Kantar’s newly released Consumer Sentiment Barometer has revealed a significant shift in Australian consumer behaviour in the wake of escalating global tariffs. The data shows 42% of Australians claim they will stop buying US products and services, while 53% say they plan to increase purchases of local alternatives.
The study, which surveyed 500 Australians in April 2025 as part of a global 20-market initiative, attributes these changes to widespread concerns over cost-of-living pressures. These concerns are most notably driven by rising energy costs (64%), business profiteering (51%), and economic policies (52%).
In addition to the shift away from international products, Australians are cutting back on discretionary spending across various categories. Notably, 41% are reducing their spend on fast food and takeaways, 39% on new clothing, 38% on bar visits, and 37% on streaming services. Larger expenditures such as overseas travel and vehicle purchases are also seeing significant pullbacks.
“People are uncertain – and genuinely so,” said Mark Kennedy, Managing Partner – Consulting at Kantar Australia. “Add tariffs to an already tumultuous world and it’s important to understand public sentiment and how this is impacting people’s behaviour.”

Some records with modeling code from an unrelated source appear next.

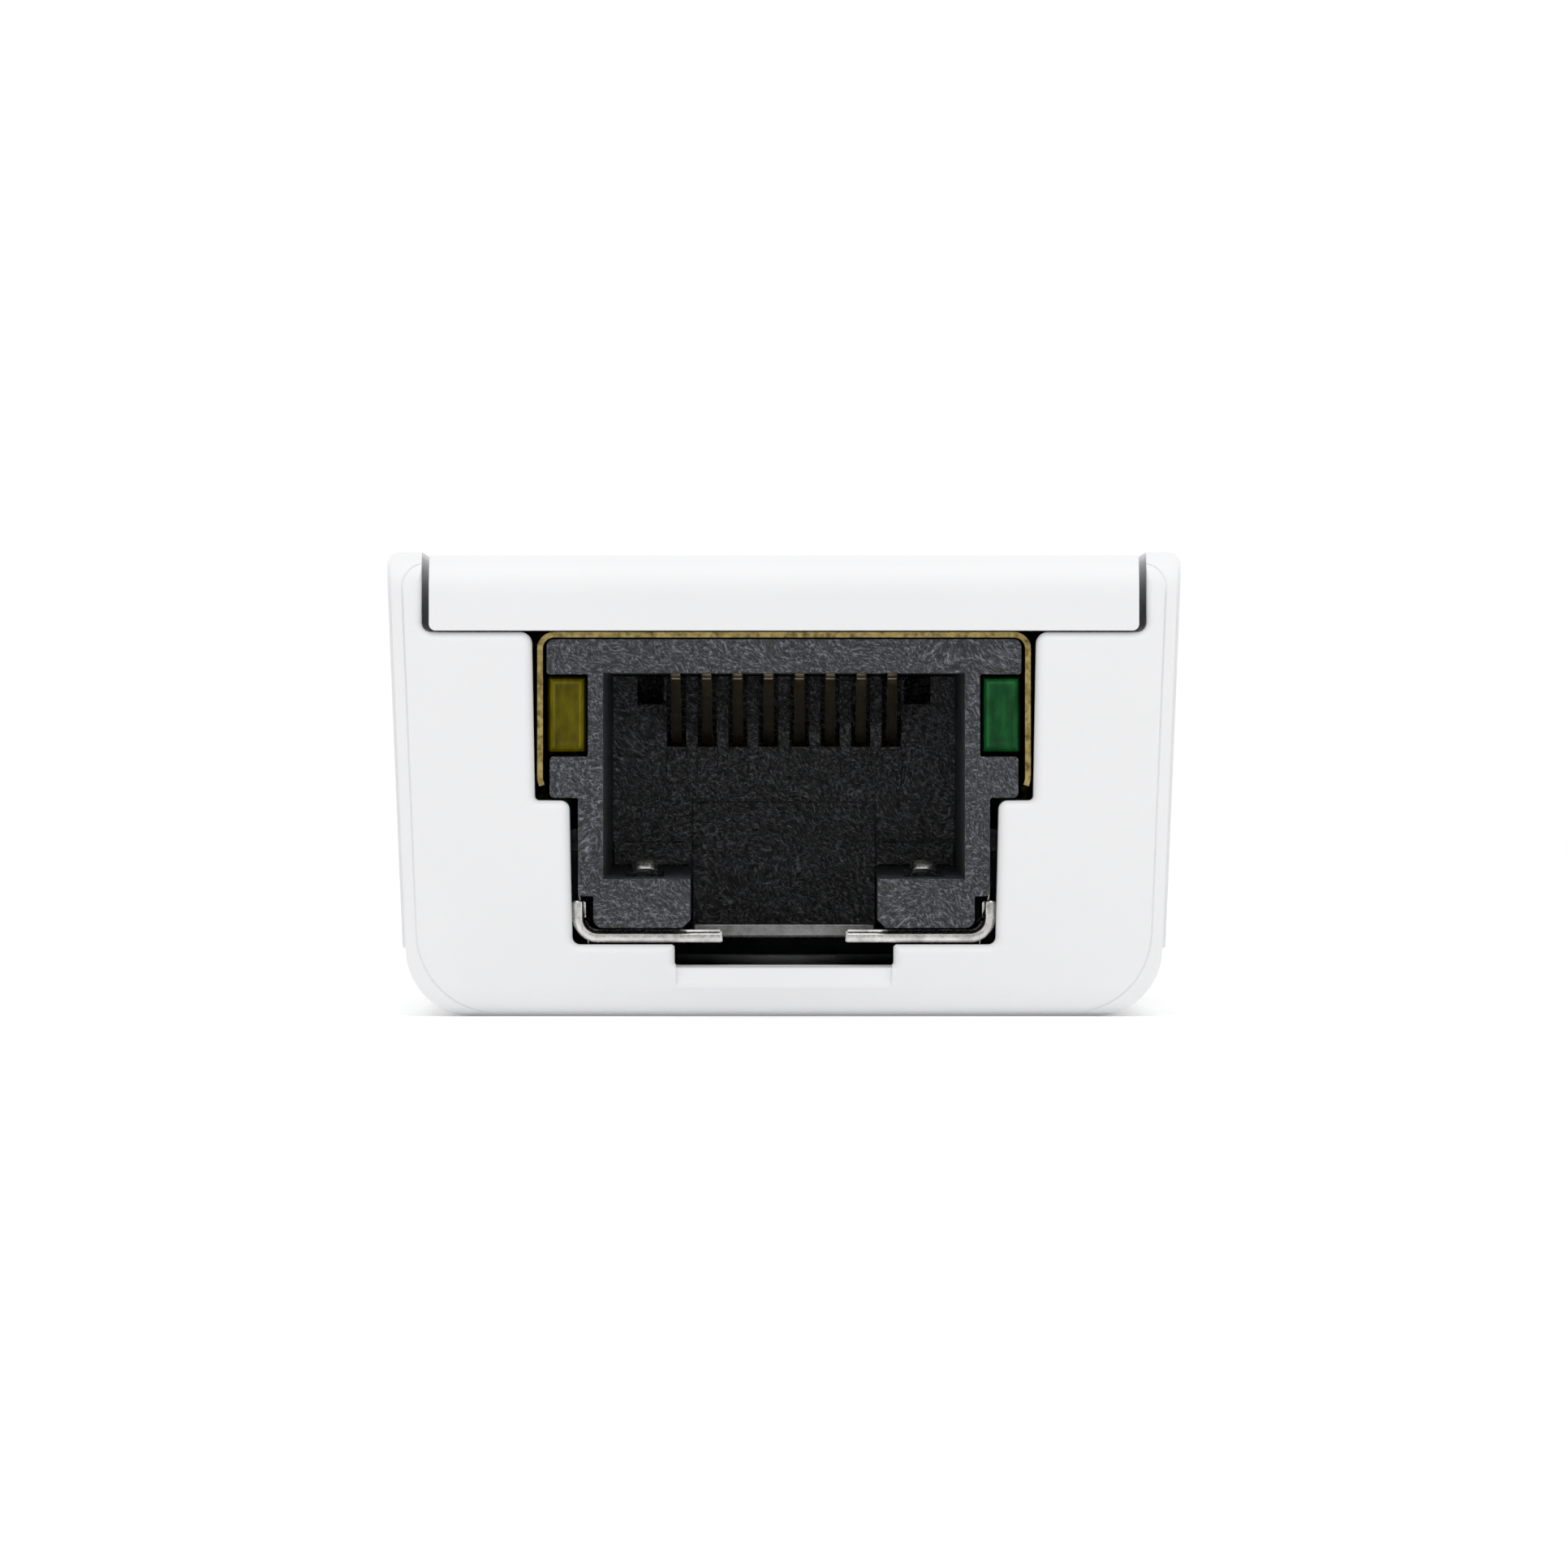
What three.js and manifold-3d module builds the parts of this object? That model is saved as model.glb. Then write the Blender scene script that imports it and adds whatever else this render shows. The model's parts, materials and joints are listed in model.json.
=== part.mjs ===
// Pocket USB network adapter: a white two-piece case round a mid-mounted RJ45 socket and its circuit board.
// Millimetres, +Z up. The socket faces -Y and the lead's gland faces +Y.
// The origin is under the middle of the whole adapter, gland included.
import * as THREE from "three";
import { mergeVertices } from "three/addons/utils/BufferGeometryUtils.js";
import Module from "manifold-3d";

const wasm = await Module();
wasm.setup();

// ---------------------------------------------------------------- driving dimensions

const CASE = {
  length: 66,
  halfWidth: 12.33, // of the side walls, at draftFrom above the base
  draft: 0.0413, // the walls lean out by this much per millimetre of height
  draftFrom: 2.3,
  cornerRadius: 2.2, // along the two bottom edges
  railTop: 15.1,
  coverTop: 15.0,
  topEdge: 1.3, // rounding of the end faces into the top
  bottomEdge: 1.05, // and into the base
  sideEdge: 0.23, // and into the sides
  wall: 1.5,
  floor: 1.5,
  gripProud: 0.1, // how far the side grips stand out of the walls
  gripFrom: 0.3, // behind the front face
  gripDrop: 0.03, // below the top of the walls
};
const COVER = { halfWidth: 11.55, gapSide: 0.24, underside: 12.58, seat: 12.5, plate: 1.6, lip: 1.1 };
const GLAND = { z: 7.6, bore: 2.1, neck: 2.95, flange: 4.1, collar: 3.9, proud: 1.6 };
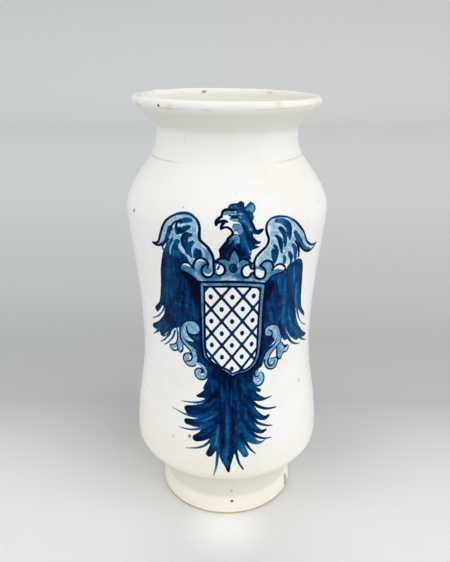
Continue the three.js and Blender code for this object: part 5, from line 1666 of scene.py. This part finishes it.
def worn(make, base, side, height, outside):
    """The glaze's age: iron spots, chips, and rubbed places where the clay shows through."""
    shape, marks = (outside_profile, MARKS) if outside else (inside_profile, INNER_MARKS)
    profile = shape(bpy.context.scene.albarello_sizes) / MM
    profile = profile[np.argsort(profile[:, 1])]
    ragged = make.noise(1.2, 2, 30)
    for angle, level, radius, share, shade in marks:
        reach, turn = np.interp(level, profile[:, 1], profile[:, 0]), math.radians(angle)
        place = (reach * math.sin(turn), -reach * math.cos(turn), level)
        edge = radius * (0.8 if radius > 1.9 and shade is CREAM else 0.35)
        base = make.tint(base, shade, make.spot(place, radius, edge, ragged), share)
    wide = make.step(make.maths("ABSOLUTE", side), *WORN_SIDES)
    broken = make.step(make.noise(16, 2, 31), 0.42, 0.55)
    for middle, half, share, at_sides in WORN_LINES if outside else ():
        far = make.maths("ABSOLUTE", make.minus(height, middle * MM))
        line = make.step(far, (half - SOFT_LINE) * MM, (half + SOFT_LINE) * MM, share, 0.0)
        base = make.tint(base, OCHRE, line, wide if at_sides else broken)
    return make.tint(base, OCHRE, make.step(height, *WORN_CREST, 0.0, 0.5), broken)


def tin_glaze(name, painted=False):
    """Opaque white glaze that pools and thins, with pinholes, iron specks and painted shade above the foot. The
    painted one also takes painted shade under the lip and the cobalt that the mesh carries; the other takes
    painted shade inside the jar."""
    make = Recipe(name)
    colours = bpy.context.scene.albarello_colours
    axes = make.node("ShaderNodeSeparateXYZ", {0: make.place})
    side, height = axes["X"], axes["Z"]
    cloud, drift = make.noise(34, 3, 1), make.noise(9, 3, 2)
    low = make.times(make.step(height, *LOW_CREAM, 0.75, 0.0), make.step(side, *LEFT_CREAM, 1.0, 0.5))
    cream = make.plus(make.step(cloud, 0.42, 0.72, 0.0, 0.55), low)
    cream = make.plus(cream, make.step(drift, 0.5, 0.75, 0.0, 0.18))
    base = make.mix(make.maths("MINIMUM", cream, 1.0), tuple(colours.white), tuple(colours.cream))
    speck, rare = make.noise(0.9, 1, 7), make.noise(11, 2, 8)
    base = make.tint(base, (130, 118, 100), make.step(speck, 0.74, 0.78), make.step(rare, 0.5, 0.62), 0.5)
    # Painted shade in the recess between the foot's flange and the belly
    foot_neck = make.step(height, *FOOT_SHADE_TO, 0.55, 0.0), make.step(height, *FOOT_SHADE_FROM)
    base = make.tint(base, (200, 200, 186), *foot_neck)
    if painted:
        # Painted shade under the lip, in the throat
        throat = make.step(height, *THROAT_SHADE_FROM), make.step(height, *THROAT_SHADE_TO, 0.5, 0.0)
        base = make.tint(base, (218, 222, 206), *throat)
    else:
        # Painted shade inside the jar, fading out at the lip's top
        base = make.tint(base, (222, 221, 208), make.step(height, *INSIDE_SHADE_TO, 0.85, 0.0))
    pin, pin_share = make.noise(1.3, 0, 9), make.noise(24, 2, 10)
    pinholes = make.times(make.step(pin, 0.16, 0.22, 1.0, 0.0), make.step(pin_share, 0.45, 0.6))
    base = make.tint(base, (170, 150, 122), pinholes, 0.4)
    base = worn(make, base, side, height, painted)
    if painted:
        base = cobalt(make, base)
    peel = make.noise(2.6, 1, 11)
    dips = make.minus(1.0, pinholes)
    rough = make.step(drift, 0.3, 0.7, 0.16, 0.26)
    return make.finish(base, rough, [(peel, 0.035), (dips, 0.06)], **{"Specular IOR Level": 0.05})


# Eight-bit greys of the paper, at shares of its depth from front to back: painted light falloff, brightest in
# front of the jar, with painted shade behind it
PAPER_FRONT, PAPER_BACK = -0.4, 1.6
PAPER_LIGHT_FALLOFF = (
    (0.0, 150), (0.05, 175), (0.12, 234), (0.17, 232), (0.2, 223), (0.22, 211), (0.25, 189), (0.31, 185),
    (0.4, 197), (0.64, 215), (1.0, 224),
)
# Soft shadows on the paper round the foot: place, radius and softness in millimetres, and share
PAPER_SHADOWS = (((0, -108, 0), 58, 52, 0.11), ((-80, 50, 0), 35, 75, 0.17), ((85, 30, 0), 35, 60, 0.11))
# A painted pool of light on the paper in front of the foot: place, radius and softness in millimetres, and its
# colour
PAPER_GLOW, GLOW_COLOUR = ((0, -57, 0), 20, 18), (0.93, 0.93, 0.94)


def plain_floor():
    """The pale paper that the jar stands on, with painted light falloff, painted shadows and a painted pool of
    light.
    """
    make = Recipe("pale_paper")
    axes = make.node("ShaderNodeSeparateXYZ", {0: make.place})
    span = {"Value": axes["Y"], "From Min": PAPER_FRONT, "From Max": PAPER_BACK}
    tone = make.node("ShaderNodeMapRange", span)[0]
    base = make.ramp(tone, [(place, linear((grey, grey, grey))) for place, grey in PAPER_LIGHT_FALLOFF])
    tint = make.mix(make.step(axes["X"], -0.35, 0.3), (0.965, 1, 1), (0.985, 1, 0.985))
    base = make.mix(make.step(axes["Y"], 0, 0.25), base, make.mix(1.0, base, tint, blend="MULTIPLY"))
    grain = make.noise(14, 3, 1)
    base = make.mix(make.step(grain, 0.3, 0.7, 0.0, 0.03), base, (0.6, 0.6, 0.6))
    for place, radius, soft, share in PAPER_SHADOWS:
        base = make.tint(base, (0, 0, 0), make.spot(place, radius, soft), share)
    base = make.mix(make.spot(*PAPER_GLOW), base, GLOW_COLOUR)
    return make.finish(base, 0.9)


# Steps, one for each piece and one for the stage

# The bake map: what the outer coat's hidden back counts against its face, and the painted front's width
BACK_SHARE, PAINTED_SHARE = 0.1, 0.75


def register_piece(piece, nodes):
    """Hangs the piece on the jar's body and hides the nodes that it stands in for."""
    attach(piece, BODY)
    for node in nodes:
        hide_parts(node)


class ALBARELLO_OT_clay(bpy.types.Operator):
    """Throw the pot"""

    bl_idname = "albarello.clay"
    bl_label = "Throw the pot"

    def execute(self, context):
        profile = clay_profile(context.scene.albarello_sizes)
        pot = throw("jar_clay", profile, even_shares(profile), fired_clay())
        register_piece(pot, ["earthenware_body"])
        return {"FINISHED"}


class ALBARELLO_OT_inner_coat(bpy.types.Operator):
    """Glaze the pot inside"""

    bl_idname = "albarello.inner_coat"
    bl_label = "Glaze the inside"

    def execute(self, context):
        profile = inner_coat_profile(context.scene.albarello_sizes)
        coat = throw("inner_coat", profile, even_shares(profile), tin_glaze("tin_glaze"))
        register_piece(coat, ["inner_glaze"])
        return {"FINISHED"}


class ALBARELLO_OT_outer_coat(bpy.types.Operator):
    """Glaze the pot outside and paint the eagle on its front"""

    bl_idname = "albarello.outer_coat"
    bl_label = "Glaze and paint the outside"

    def execute(self, context):
        profile, face = outer_coat_profile(context.scene.albarello_sizes)
        shares = even_shares(profile, np.where(np.arange(len(profile)) < face, BACK_SHARE, 1.0))
        glaze = tin_glaze("painted_glaze", painted=True)
        coat = throw("outer_coat", profile, shares, glaze, bake_front=PAINTED_SHARE)
        paint(coat.data)
        register_piece(coat, ["outer_glaze", *PAINTED_NODES])
        return {"FINISHED"}


def soft_light(name, place, aim, size_m, power):
    """A large square lamp at place, turned towards aim."""
    lamp = bpy.data.lights.new(name, "AREA")
    lamp.shape, lamp.size, lamp.energy = "SQUARE", size_m, power
    holder = bpy.data.objects.new(name, lamp)
    bpy.context.scene.collection.objects.link(holder)
    direction = np.array(aim, float) - np.array(place, float)
    holder.location = place
    run = math.hypot(direction[0], direction[1])
    holder.rotation_euler = (math.atan2(run, -direction[2]), 0, math.atan2(-direction[0], direction[1]))
    return holder


ROOM_BRIGHT, ROOM_DIM = 0.9, 0.7


def room_light(scene):
    """A pale room that is dimmer behind the viewer."""
    world = bpy.data.worlds.new("room")
    world.use_nodes = True
    make = Wiring(world.node_tree)
    ray = make.node("ShaderNodeTexCoord")["Generated"]
    facing = make.node("ShaderNodeVectorMath", {0: ray, 1: (0, -1, 0)}, operation="DOT_PRODUCT")["Value"]
    background = world.node_tree.nodes["Background"].inputs
    background["Color"].default_value = (1, 1, 1, 1)
    make.tree.links.new(make.step(facing, 0.1, 0.8, ROOM_BRIGHT, ROOM_DIM), background["Strength"])
    scene.world = world


# The paper's half width, how far back it runs and how round it bends up there, and its top, in metres
PAPER_HALF, PAPER_RUN, PAPER_BEND, PAPER_TOP, PAPER_START = 3.5, 2.2, 0.5, 3.0, -2.0

# Lamps: name, place in metres and power in watts. Both are squares turned towards the jar's middle.
LAMPS = (("window", (1.25, -1.4, 0.95), 18.5), ("wall", (-1.5, -1.25, 0.8), 9.5))
LAMP_AIM, LAMP_WIDTH = (0, 0, 0.14), 2.2

# The camera, with its focal length and the picture's height in pixels
CAMERA_PLACE, CAMERA_TILT = (-0.0012, -0.3808, 0.3052), 68.76
FOCAL_PIXELS, PICTURE_PIXELS, SENSOR_MM = 600, 562, 36


class ALBARELLO_OT_stage(bpy.types.Operator):
    """Stand the jar on pale paper, with its camera and lamps"""

    bl_idname = "albarello.stage"
    bl_label = "Set the stage"

    def execute(self, context):
        scene = context.scene
        scene.view_settings.view_transform = "Standard"
        turn = np.linspace(0, math.pi / 2, 25)
        bend = zip(PAPER_RUN + PAPER_BEND * np.sin(turn), PAPER_BEND - PAPER_BEND * np.cos(turn))
        side = [(PAPER_START, 0.0), *bend, (PAPER_RUN + PAPER_BEND, PAPER_TOP)]
        points = [(x, y, z) for y, z in side for x in (-PAPER_HALF, PAPER_HALF)]
        faces = [(2 * k, 2 * k + 1, 2 * k + 3, 2 * k + 2) for k in range(len(side) - 1)]
        mesh = bpy.data.meshes.new("paper")
        mesh.from_pydata(points, [], faces)
        mesh.polygons.foreach_set("use_smooth", [True] * len(faces))
        mesh.materials.append(plain_floor())
        floor = bpy.data.objects.new("paper", mesh)
        scene.collection.objects.link(floor)

        room_light(scene)
        for name, place, power in LAMPS:
            soft_light(name, place, LAMP_AIM, LAMP_WIDTH, power)

        lens = bpy.data.cameras.new("camera")
        lens.sensor_width, lens.sensor_fit = SENSOR_MM, "AUTO"
        lens.lens = FOCAL_PIXELS / PICTURE_PIXELS * SENSOR_MM
        lens.clip_start, lens.clip_end = 0.01, 50
        camera = bpy.data.objects.new("camera", lens)
        camera.location = CAMERA_PLACE
        camera.rotation_euler = (math.radians(CAMERA_TILT), 0, 0)
        scene.collection.objects.link(camera)
        scene.camera = camera
        return {"FINISHED"}


STEPS = (ALBARELLO_OT_clay, ALBARELLO_OT_inner_coat, ALBARELLO_OT_outer_coat, ALBARELLO_OT_stage)


class ALBARELLO_PT_panel(bpy.types.Panel):
    """Lists what can be changed and the steps that make the jar"""

    bl_label = "Albarello"
    bl_space_type = "VIEW_3D"
    bl_region_type = "UI"
    bl_category = "Albarello"

    def draw(self, context):
        for group in ("albarello_sizes", "albarello_hand", "albarello_colours"):
            settings = getattr(context.scene, group)
            box = self.layout.box()
            for name in settings.bl_rna.properties.keys():
                if name not in ("rna_type", "name"):
                    box.prop(settings, name)
        for step in STEPS:
            self.layout.operator(step.bl_idname)


CLASSES = (JarSizes, HandWork, GlazeColours, *STEPS, ALBARELLO_PT_panel)


def register():
    for cls in CLASSES:
        bpy.utils.register_class(cls)
    bpy.types.Scene.albarello_sizes = bpy.props.PointerProperty(type=JarSizes)
    bpy.types.Scene.albarello_hand = bpy.props.PointerProperty(type=HandWork)
    bpy.types.Scene.albarello_colours = bpy.props.PointerProperty(type=GlazeColours)


def unregister():
    del bpy.types.Scene.albarello_colours
    del bpy.types.Scene.albarello_hand
    del bpy.types.Scene.albarello_sizes
    for cls in reversed(CLASSES):
        bpy.utils.unregister_class(cls)


def main():
    register()
    bpy.ops.albarello.clay()
    bpy.ops.albarello.inner_coat()
    bpy.ops.albarello.outer_coat()
    bpy.ops.albarello.stage()


if __name__ == "__main__":
    main()
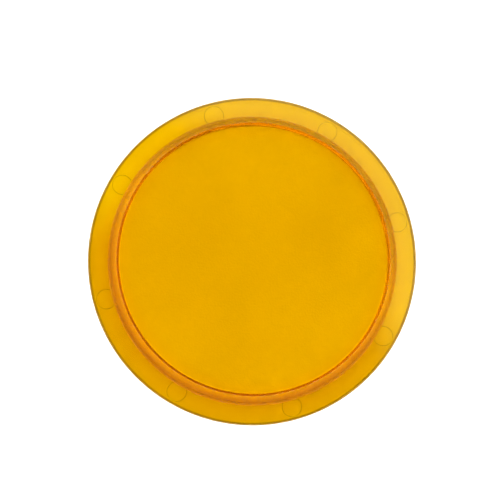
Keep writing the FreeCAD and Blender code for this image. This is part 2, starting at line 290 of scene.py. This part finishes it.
def bore_radius(height):
    """Radius of the leaning bore at a height."""
    share = (height - CAP_BASE) / (CEILING - CAP_BASE)
    return BORE_FOOT + (BORE_TOP - BORE_FOOT) * share


lead_top = CAP_BASE + LEAD_IN
CAP_CORNERS = [
    (0.0, CEILING, 0.0),
    (BORE_TOP, CEILING, 0.15 * MM),
    (bore_radius(lead_top), lead_top, 0.1 * MM),
    (BORE_FOOT + LEAD_IN, CAP_BASE, 0.1 * MM),
    (FLANGE_RADIUS, CAP_BASE, 0.45 * MM),
    (FLANGE_RADIUS, CAP_BASE + RIM_THICKNESS, 0.45 * MM),
    (WALL_FOOT, CAP_BASE + FOOT_THICKNESS, 0.07 * MM),
    (SHOULDER, CAP_TOP, 0.08 * MM),
    (0.0, CAP_TOP, 0.0),
]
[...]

The findings underscore the urgency for businesses to adapt their strategies. Kantar identified five critical behaviours that distinguish brands that thrive during disruption: being meaningfully different, maintaining brand visibility, reinforcing pricing power, leveraging creative communications, and exploring new category opportunities.
Globally, 71% of respondents blame the US for the current tariff situation, though local approval of government responses varies. In APAC, Japan and South Korea stand out for their pessimism about future economic conditions, while confidence remains high in India, Saudi Arabia, and the UAE.

Kantar Consumer Sentiment Barometer, May 2025
Kantar’s research suggests brands need to engage in proactive scenario planning and strategy recalibration. “If your business is underperforming in good times, you won’t be protected in bad ones,” Kennedy added. “Now is the wrong time to be passive.”